Joel, one gets a sense of what the director is attempting with the sound, but it just seems clumsy to me and doesn't quite work.

I'm ambivalent about the boat scene. It was initially quite enjoyable, but confusing. The apparent change of direction could have been due to the reverse shot, but I'm not sure. But it was spinning to excess and ultimately distracted from the initial visual construct. One could be excused for thinking the boat was spinning - and I think it must have been when filmed in close-up - but when we see it from a distance, it's not.

The narration of the girl's story as the camera kept doing an extreme close up of the guy was way overdone as well. I could see where this was going, and to give us the close up 4 or more times spoiled the intended effect. Basically, there's a lack of trust in the audience to get it.

Anonymous said...

I don't see the festival line-up as any better or worse than any other year.

You don't really believe this, do you? Compared to last year's, 2009's program does not compare at all.
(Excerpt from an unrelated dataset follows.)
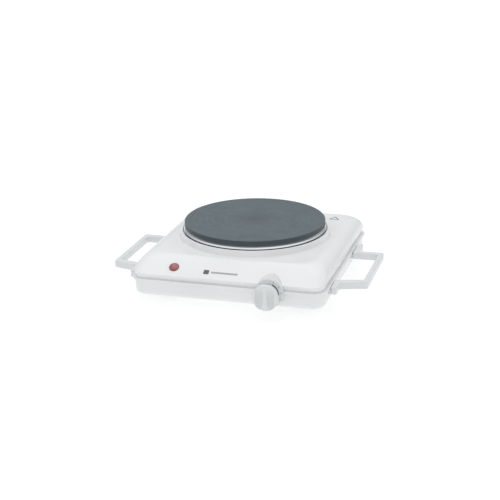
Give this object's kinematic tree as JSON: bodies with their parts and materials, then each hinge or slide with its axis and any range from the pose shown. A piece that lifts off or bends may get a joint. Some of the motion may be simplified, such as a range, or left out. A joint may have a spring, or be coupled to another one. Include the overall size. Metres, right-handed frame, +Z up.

In 2008, other than some really great new releases, it also had that Edward Yang retrospective AND those Ozploitation screenings.
This year's has that silly Punk thing, and a handful of films starring Anna Karina. The new films aren't anything interesting either.

Paul Martin said...

Anon, funds could be a factor in the Punk retro. I stand by the comment of mine you quoted; I think much of is the luck of the draw, the choices you make.